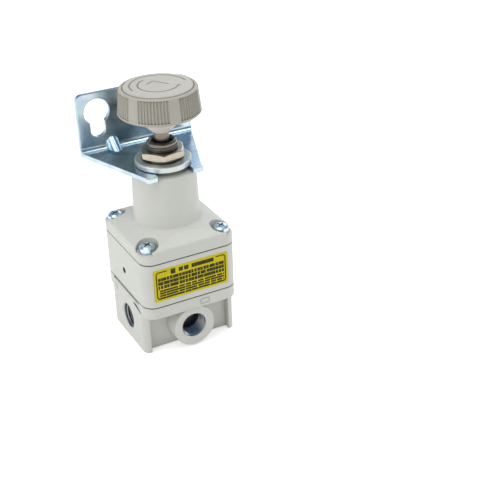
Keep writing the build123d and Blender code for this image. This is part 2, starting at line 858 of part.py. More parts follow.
def bracket():
    """The bent plate: fork and tapered shelf below, upright plate with two keyholes behind."""
    bracket_rear = bracket_back + bracket_thickness
    bend_outer = bracket_bend_radius + bracket_thickness
    shelf_length = bracket_rear - bracket_prong_tip
    upright_height = bracket_top - bracket_bottom
    section = Pos(bracket_rear - shelf_length / 2, bracket_bottom + upright_height / 2) * Rectangle(
        shelf_length, upright_height
    )
    section -= Pos(bracket_back - shelf_length / 2, bracket_plate_top + upright_height / 2) * Rectangle(
        shelf_length, upright_height
    )
    profile = extrude(Plane.YZ * section, bracket_half_width, both=True)
    outer_edge = profile.edges().filter_by(Axis.X).sort_by_distance((0, bracket_rear, bracket_bottom))[0]
    profile = fillet(outer_edge, bend_outer)
    inner_edge = profile.edges().filter_by(Axis.X).sort_by_distance((0, bracket_back, bracket_plate_top))[0]
    profile = fillet(inner_edge, bracket_bend_radius)
    folded = profile + [gusset(side) for side in (-1, 1)]
    folded &= Pos(0, 0, bracket_bottom) * extrude(shelf_outline(), upright_height)
    folded &= Plane.XZ.offset(-bracket_rear) * extrude(upright_outline(), shelf_length + 1)
    for side in (-1, 1):
        folded -= keyhole(side)
        folded -= gusset_dimple(side)
    return folded


def shelf_outline():
    """The bracket seen from above: taper, two blunt prongs and the fork between them."""
    rear = bracket_back + bracket_thickness
    outline = make_face(
        Polyline(
            (bracket_half_width, rear),
            (bracket_half_width, bracket_back),
            (bracket_front_half_width, bracket_taper_front),
            (bracket_front_half_width, bracket_prong_tip),
            (-bracket_front_half_width, bracket_prong_tip),
            (-bracket_front_half_width, bracket_taper_front),
            (-bracket_half_width, bracket_back),
            (-bracket_half_width, rear),
            close=True,
        )
    )
    fork_length = -bracket_prong_tip
    outline -= Circle(bracket_fork_radius)
    outline -= Pos(0, -fork_length / 2) * Rectangle(2 * bracket_fork_radius, fork_length)
    nearest = bracket_prong_tip - pick_tolerance
    furthest = bracket_prong_tip + pick_tolerance
    corners = outline.vertices().filter_by_position(Axis.Y, nearest, furthest)
    return fillet(corners, bracket_tip_round)


def upright_outline():
    """The bracket seen from the front, with its rounded top corners."""
    width = 2 * bracket_half_width
    height = bracket_top - bracket_bottom
    outline = Pos(0, bracket_bottom + height / 2) * RectangleRounded(width, height, bracket_corner_radius)
    return outline + Pos(0, bracket_bottom + height / 4) * Rectangle(width, height / 2)


def keyhole(side):
    """The cutter for a keyhole: round at the top with a slot below it."""
    x = side * keyhole_spread
    low = bracket_back
    high = bracket_back + bracket_thickness
    slot_height = keyhole_height - keyhole_slot_bottom - keyhole_slot_radius
    cutter = lying_y(keyhole_radius, low, high, x, keyhole_height)
    cutter += lying_y(keyhole_slot_radius, low, high, x, keyhole_height - slot_height)
    slot = Box(2 * keyhole_slot_radius, bracket_thickness, slot_height)
    return cutter + Pos(x, (low + high) / 2, keyhole_height - slot_height / 2) * slot


def gusset_bead(side, radius, drop):
    """A round bead across the bend, dropped by some way towards the corner."""
    length = sqrt(gusset_reach**2 + gusset_rise**2) + 2 * radius
    y = bracket_back - gusset_reach / 2
    z = bracket_plate_top + gusset_rise / 2
    slope = Vector(0, gusset_reach, gusset_rise).normalized()
    inward = Vector(0, gusset_rise, -gusset_reach).normalized() * drop
    start = Vector(side * gusset_spread, y, z) + inward - slope * (length / 2)
    return extrude(Plane(start, z_dir=slope) * Circle(radius), length)


def gusset(side):
    """The pressed stiffening bead on the inside of the bend."""
    corner = (Align.CENTER, Align.MAX, Align.MIN)
    room = Box(4 * gusset_radius, 2 * gusset_reach, 2 * gusset_reach, align=corner)
    room = Pos(side * gusset_spread, bracket_back + gusset_root, bracket_plate_top - gusset_root) * room
    return gusset_bead(side, gusset_radius, gusset_radius) & room


def gusset_dimple(side):
    """The hollow that pressing the bead leaves on the outside of the bend."""
    drop = gusset_radius + bracket_thickness
    return gusset_bead(side, gusset_dimple_radius, drop)


def bonnet():
    """The spring housing: square flange, sloped shoulder, round tower and neck."""
    flange_top = bonnet_bottom + bonnet_flange_height
    shoulder_top = flange_top + bonnet_shoulder_rise
    shell = shoulder(flange_top) + tower(flange_top, shoulder_top)
    shell += disc(neck_radius, bonnet_top, bonnet_top + neck_height)
    shell -= screw_pockets(shoulder_top + bonnet_base_round)
    shell -= four_holes(screw_hole_radius, bonnet_bottom, pocket_floor)
    shell -= disc(bonnet_mouth_radius, bonnet_bottom, bonnet_bottom + bonnet_mouth_depth)
    shell -= disc(bonnet_bore_radius, bonnet_bottom, bonnet_ceiling)
    return shell - disc(bushing_radius + thread_clearance, bonnet_ceiling, bonnet_top + neck_height)


def shoulder(flange_top):
    """The flange and the four slopes that rise from its round edge, eased by a cone."""
    rise = bonnet_shoulder_rise + bonnet_base_round
    slope_angle = degrees(atan2(body_width / 2 - bonnet_base_radius, bonnet_shoulder_rise))
    outline = Rectangle(body_width, body_depth)
    block = Pos(0, 0, bonnet_bottom) * extrude(outline, bonnet_flange_height)
    block += Pos(0, 0, flange_top) * extrude(outline, rise, taper=slope_angle)
    rim = block.edges().filter_by_position(Axis.Z, flange_top - pick_tolerance, flange_top + pick_tolerance)
    block = fillet(rim, bonnet_edge_round)
    block &= plate(body_width, body_depth, body_corner_radius, bonnet_bottom, flange_top + rise)
    fall = bonnet_shoulder_rise / (shoulder_corner_radius - bonnet_base_radius)
    cone_top = flange_top + fall * shoulder_corner_radius
    cone_reach = (cone_top - bonnet_bottom) / fall
    return block & turned((0, bonnet_bottom), (cone_reach, bonnet_bottom), (0, cone_top))


def screw_pockets(high):
    """The cutters for the four pockets round the screw heads, open at the corners."""
    pockets = four_holes(pocket_radius, pocket_floor, high)
    corner_size = pocket_radius + pocket_overrun
    corner = Box(corner_size, corner_size, high - pocket_floor, align=Align.MIN)
    for quarter, (x, y) in enumerate(((1, 1), (-1, 1), (-1, -1), (1, -1))):
        place = Pos(x * screw_spread, y * screw_spread, pocket_floor)
        pockets += place * Rot(0, 0, 90 * quarter) * corner
    return pockets


def tower(flange_top, shoulder_top):
    """The drafted spring tower, with a cove at its foot and a rounded top edge."""
    cove = bonnet_base_round
    cove_height = shoulder_top + cove / 2
    cove_centre = bonnet_base_radius + cove
    toe = (cove_centre - cove * cos(pi / 4), cove_height - cove * sin(pi / 4))
    bend = (cove_centre - cove * cos(pi / 8), cove_height - cove * sin(pi / 8))
    sunk = (toe[0] + cove, toe[1] - cove)
    top_edge = bonnet_top_radius - bonnet_top_round
    top_start = bonnet_top - bonnet_top_round
    diagonal = bonnet_top_round * cos(pi / 4)
    root = flange_top - root_overlap
    outline = [
        Line((0, root), (sunk[0], root)),
        Line((sunk[0], root), sunk),
        Line(sunk, toe),
        ThreePointArc(toe, bend, (bonnet_base_radius, cove_height)),
        Line((bonnet_base_radius, cove_height), (bonnet_top_radius, top_start)),
        ThreePointArc(
            (bonnet_top_radius, top_start),
            (top_edge + diagonal, top_start + diagonal),
            (top_edge, bonnet_top),
        ),
        Line((top_edge, bonnet_top), (0, bonnet_top)),
        Line((0, bonnet_top), (0, root)),
    ]
    return revolve(Plane.XZ * make_face(outline), Axis.Z)


def cover_screws():
    """The four long screws that hold the castings together."""
    head_bottom = pocket_floor + spring_washer_height
    head_top = head_bottom + screw_head_height
    tip = lower_height - screw_thread_depth + screw_tip_gap
    screw = turned(
        (0, tip),
        (screw_radius - screw_tip_chamfer, tip),
        (screw_radius, tip + screw_tip_chamfer),
        (screw_radius, head_bottom),
        (screw_head_radius, head_bottom),
        (screw_head_radius, head_top - 0.4 * screw_head_height),
        (0.75 * screw_head_radius, head_top - 0.08 * screw_head_height),
        (0.4 * screw_head_radius, head_top),
        (0, head_top),
    )
    recess = Box(screw_slot_length, screw_slot_width, 2 * screw_slot_depth)
    recess += Rot(0, 0, 90) * recess
    screw -= Pos(0, 0, head_top) * Rot(0, 0, screw_slot_angle) * recess
    return Compound(children=[Pos(x, y, 0) * screw for x, y in screw_places()])


def cover_spring_washers():
    """The split washers under the cover screws' heads."""
    washer = tube(spring_washer_radius, screw_hole_radius, pocket_floor, pocket_floor + spring_washer_height)
    gap = Box(2 * spring_washer_radius, spring_washer_gap, 3 * spring_washer_height)
    washer -= Pos(spring_washer_radius, 0, pocket_floor) * gap
    return Compound(children=[Pos(x, y, 0) * washer for x, y in screw_places()])


def front_label():
    """The thin plate stuck on the front of the middle casting."""
    face = RectangleRounded(label_width, label_height, label_corner_radius)
    place = Pos(label_x, -body_depth / 2, middle_bottom + label_centre_height) * Rot(90, 0, 0)
    return place * extrude(face, label_thickness)


PIECES = [
    lower_body, middle_body, bonnet, lower_diaphragm, upper_diaphragm, set_diaphragm,
    relay_spacer, relay_plate, relay_nut, exhaust_seat, supply_valve, valve_rubber,
    valve_seat, valve_spring, valve_guide, guide_oring, nozzle_body, nozzle,
    fixed_orifice, flapper, set_plate, spring_plate, setting_spring, spring_seat,
    seat_ball, adjusting_screw, panel_bushing, knob, knob_cap, knob_screw,
    panel_nut, clamp_washer, bracket, cover_screws, cover_spring_washers, front_label,
]

os.makedirs("parts", exist_ok=True)
for piece in PIECES:
    export_step(piece(), f"parts/{piece.__name__}.step")
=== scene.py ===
import json
from math import cos, pi, radians, sin, tau

import bmesh
import bpy
from mathutils import Matrix, Vector
from mathutils.bvhtree import BVHTree


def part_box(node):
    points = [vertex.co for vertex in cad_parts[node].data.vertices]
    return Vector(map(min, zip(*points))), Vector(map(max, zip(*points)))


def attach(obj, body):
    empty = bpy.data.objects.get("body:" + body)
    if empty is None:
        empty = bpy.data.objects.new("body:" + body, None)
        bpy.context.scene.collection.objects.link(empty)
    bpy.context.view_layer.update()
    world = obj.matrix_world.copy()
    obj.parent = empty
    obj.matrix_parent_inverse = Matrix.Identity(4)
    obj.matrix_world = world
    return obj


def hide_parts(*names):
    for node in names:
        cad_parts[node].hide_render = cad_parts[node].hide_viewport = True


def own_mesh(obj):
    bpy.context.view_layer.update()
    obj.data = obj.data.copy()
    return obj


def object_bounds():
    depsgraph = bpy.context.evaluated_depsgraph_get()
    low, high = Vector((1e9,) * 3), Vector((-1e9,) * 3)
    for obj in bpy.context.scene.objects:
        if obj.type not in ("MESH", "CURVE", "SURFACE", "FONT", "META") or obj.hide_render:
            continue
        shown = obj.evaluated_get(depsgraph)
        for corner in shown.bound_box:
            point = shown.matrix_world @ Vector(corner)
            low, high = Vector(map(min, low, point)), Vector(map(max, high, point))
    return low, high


# Millimetres in metres, and plain white
MM = 0.001
WHITE = (1.0, 1.0, 1.0, 1.0)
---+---
(Work to complete):
Quote verbatim the opening lines of the listing above, ending with the line where "return folded" appears; include both endpoints and nothing more.

(Task response):
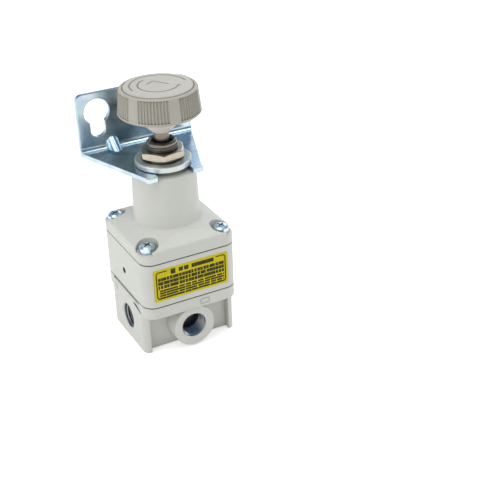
Keep writing the build123d and Blender code for this image. This is part 2, starting at line 858 of part.py. More parts follow.
def bracket():
    """The bent plate: fork and tapered shelf below, upright plate with two keyholes behind."""
    bracket_rear = bracket_back + bracket_thickness
    bend_outer = bracket_bend_radius + bracket_thickness
    shelf_length = bracket_rear - bracket_prong_tip
    upright_height = bracket_top - bracket_bottom
    section = Pos(bracket_rear - shelf_length / 2, bracket_bottom + upright_height / 2) * Rectangle(
        shelf_length, upright_height
    )
    section -= Pos(bracket_back - shelf_length / 2, bracket_plate_top + upright_height / 2) * Rectangle(
        shelf_length, upright_height
    )
    profile = extrude(Plane.YZ * section, bracket_half_width, both=True)
    outer_edge = profile.edges().filter_by(Axis.X).sort_by_distance((0, bracket_rear, bracket_bottom))[0]
    profile = fillet(outer_edge, bend_outer)
    inner_edge = profile.edges().filter_by(Axis.X).sort_by_distance((0, bracket_back, bracket_plate_top))[0]
    profile = fillet(inner_edge, bracket_bend_radius)
    folded = profile + [gusset(side) for side in (-1, 1)]
    folded &= Pos(0, 0, bracket_bottom) * extrude(shelf_outline(), upright_height)
    folded &= Plane.XZ.offset(-bracket_rear) * extrude(upright_outline(), shelf_length + 1)
    for side in (-1, 1):
        folded -= keyhole(side)
        folded -= gusset_dimple(side)
    return folded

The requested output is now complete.